- _REQUEST_: Return only the lines between the line holding "less, more = 0.0, STEEPEST_TILT" and the line holding "for node in", the two boundary lines included, exactly as they appear.

Entries with model source code
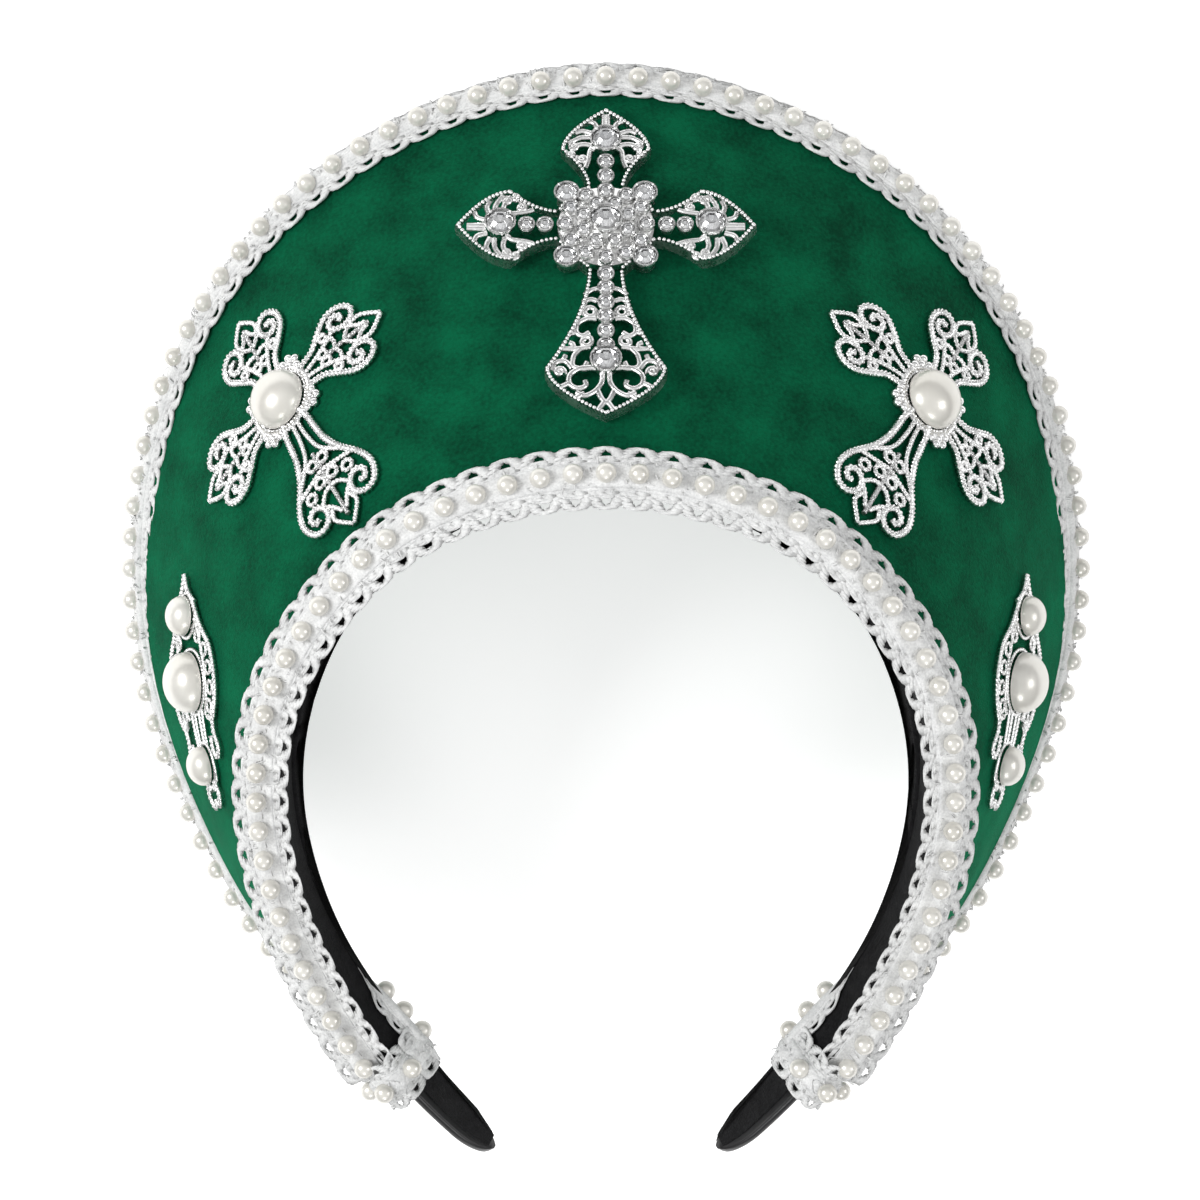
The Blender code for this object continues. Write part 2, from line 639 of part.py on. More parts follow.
def lay_down(pose):
    """Turns the hood on to its back until the crown and the sides of the rim touch the table."""
    corners = [corner.co for item in pose.children for corner in item.data.vertices]
    crown = [corner for corner in corners if corner.z > CROWN_FROM * MM]
    sides = [corner for corner in corners if corner.z < SIDES_BELOW * MM]

    def lowest(group, angle):
        return min(-spot.y * math.cos(angle) - spot.z * math.sin(angle) for spot in group)

    less, more = 0.0, STEEPEST_TILT
    for _ in range(TILT_TRIES):
        tilt = (less + more) / 2
        if lowest(crown, tilt) > lowest(sides, tilt):
            less = tilt
        else:
            more = tilt
    turn = Matrix.Rotation(-math.pi / 2 - tilt, 4, "X")
    turned_corners = [turn @ corner for corner in corners]
    low = [min(spot[axis] for spot in turned_corners) for axis in range(3)]
    high = [max(spot[axis] for spot in turned_corners) for axis in range(3)]
    pose.rotation_euler = (-math.pi / 2 - tilt, 0, 0)
    pose.location = (-(low[0] + high[0]) / 2, -(low[1] + high[1]) / 2, -low[2])
    print(f"lies back {math.degrees(tilt):.2f} degrees, moved by", tuple(round(v, 5) for v in pose.location))


def build():
    for leftover in list(bpy.data.objects):
        bpy.data.objects.remove(leftover)
    pose = bpy.data.objects.new("lying_pose", None)
    bpy.context.scene.collection.objects.link(pose)
    make_crescent(pose)
    make_headband(pose)
    make_wraps(pose)
    beaded_braid("outer_trim", EDGE_PEARLS_OUTER, OUTER_BRAID, rim_braid_point, pose)
    beaded_braid("inner_trim", EDGE_PEARLS_INNER, INNER_BRAID, edge_braid_point, pose)
    make_centre_cross(pose)
    make_filigree_crosses(pose)
    make_brooches(pose)
    lay_down(pose)


build()
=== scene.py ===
# %% [markdown]
# # A French hood of velvet, looped braid, pearls and pierced crosses
#
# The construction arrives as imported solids. This lesson keeps their places and sizes and gives
# every one of them the surface of the real thing: napped cloth, twisted cord, lustre and cut glass.

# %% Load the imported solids
import math
import random
from collections import namedtuple

import bmesh
import bpy
import numpy as np
from mathutils import Matrix, Vector


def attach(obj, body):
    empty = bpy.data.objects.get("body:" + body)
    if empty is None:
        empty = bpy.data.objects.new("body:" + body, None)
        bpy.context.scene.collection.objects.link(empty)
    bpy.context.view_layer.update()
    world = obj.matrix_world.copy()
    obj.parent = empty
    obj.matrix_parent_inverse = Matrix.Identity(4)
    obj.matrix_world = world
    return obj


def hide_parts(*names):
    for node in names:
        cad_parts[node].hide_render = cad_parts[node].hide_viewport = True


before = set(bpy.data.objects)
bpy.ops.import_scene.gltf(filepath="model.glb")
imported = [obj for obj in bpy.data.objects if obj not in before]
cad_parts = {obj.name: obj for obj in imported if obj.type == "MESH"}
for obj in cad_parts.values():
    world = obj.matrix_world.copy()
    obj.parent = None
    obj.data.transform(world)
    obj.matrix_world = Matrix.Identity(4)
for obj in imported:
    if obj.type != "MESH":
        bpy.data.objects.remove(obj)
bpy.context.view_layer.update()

# %% [markdown]
# ## The curves that everything follows
#
# On the real hood both braids are sewn along the cut edges of the cloth, and the cloth is stretched
# straight between them. So two curves and the surface between them place every other piece. They
# could be read off the solids, but short tables of a few sections, joined by smooth curves, give a
# finer surface and stay easy to read. Sizes are millimetres as the hood is worn and seen from the
# front: x to the right, back away from the viewer, height up.

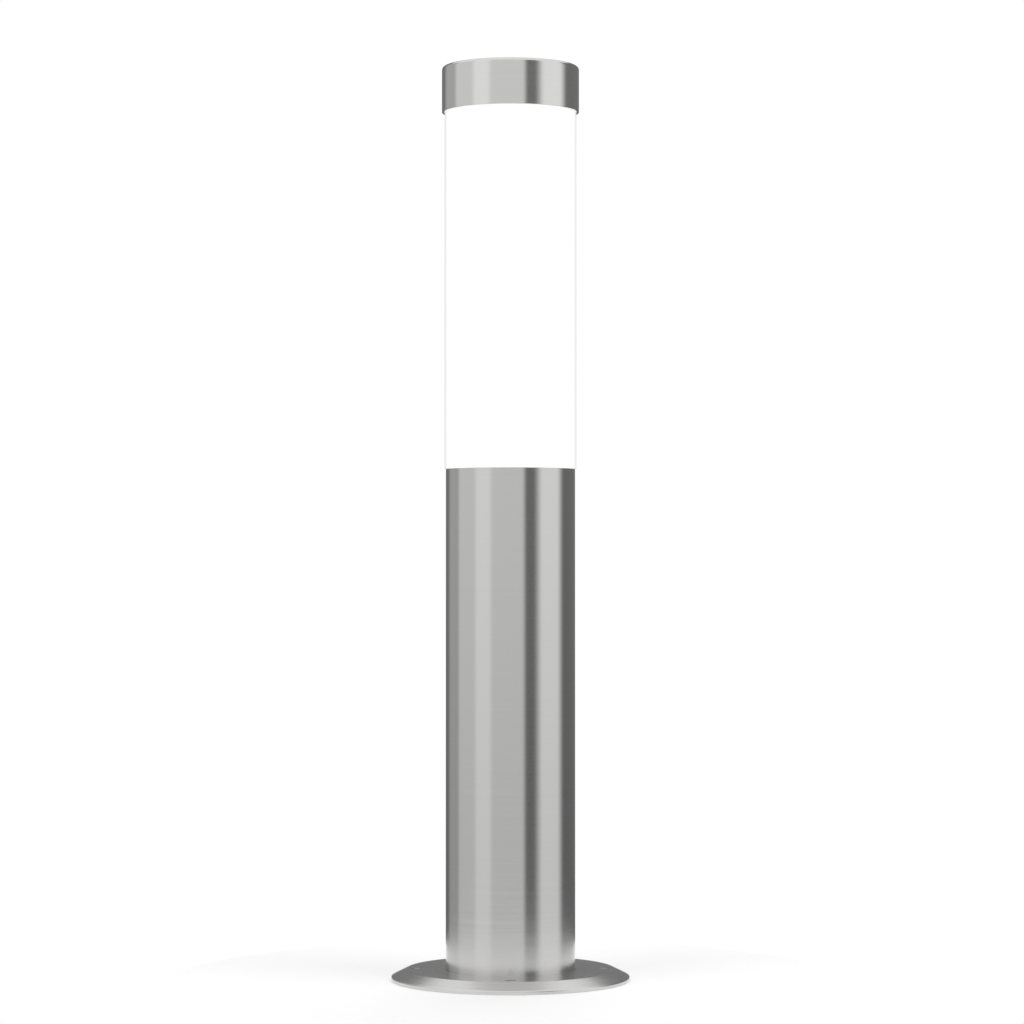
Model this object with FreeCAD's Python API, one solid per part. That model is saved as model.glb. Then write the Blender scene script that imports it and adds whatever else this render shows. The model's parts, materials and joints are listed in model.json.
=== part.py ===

- _OUTPUT BELOW_:
    less, more = 0.0, STEEPEST_TILT
    for _ in range(TILT_TRIES):
        tilt = (less + more) / 2
        if lowest(crown, tilt) > lowest(sides, tilt):
            less = tilt
        else:
            more = tilt
    turn = Matrix.Rotation(-math.pi / 2 - tilt, 4, "X")
    turned_corners = [turn @ corner for corner in corners]
    low = [min(spot[axis] for spot in turned_corners) for axis in range(3)]
    high = [max(spot[axis] for spot in turned_corners) for axis in range(3)]
    pose.rotation_euler = (-math.pi / 2 - tilt, 0, 0)
    pose.location = (-(low[0] + high[0]) / 2, -(low[1] + high[1]) / 2, -low[2])
    print(f"lies back {math.degrees(tilt):.2f} degrees, moved by", tuple(round(v, 5) for v in pose.location))


def build():
    for leftover in list(bpy.data.objects):
        bpy.data.objects.remove(leftover)
    pose = bpy.data.objects.new("lying_pose", None)
    bpy.context.scene.collection.objects.link(pose)
    make_crescent(pose)
    make_headband(pose)
    make_wraps(pose)
    beaded_braid("outer_trim", EDGE_PEARLS_OUTER, OUTER_BRAID, rim_braid_point, pose)
    beaded_braid("inner_trim", EDGE_PEARLS_INNER, INNER_BRAID, edge_braid_point, pose)
    make_centre_cross(pose)
    make_filigree_crosses(pose)
    make_brooches(pose)
    lay_down(pose)


build()
=== scene.py ===
# %% [markdown]
# # A French hood of velvet, looped braid, pearls and pierced crosses
#
# The construction arrives as imported solids. This lesson keeps their places and sizes and gives
# every one of them the surface of the real thing: napped cloth, twisted cord, lustre and cut glass.

# %% Load the imported solids
import math
import random
from collections import namedtuple

import bmesh
import bpy
import numpy as np
from mathutils import Matrix, Vector


def attach(obj, body):
    empty = bpy.data.objects.get("body:" + body)
    if empty is None:
        empty = bpy.data.objects.new("body:" + body, None)
        bpy.context.scene.collection.objects.link(empty)
    bpy.context.view_layer.update()
    world = obj.matrix_world.copy()
    obj.parent = empty
    obj.matrix_parent_inverse = Matrix.Identity(4)
    obj.matrix_world = world
    return obj


def hide_parts(*names):
    for node in names:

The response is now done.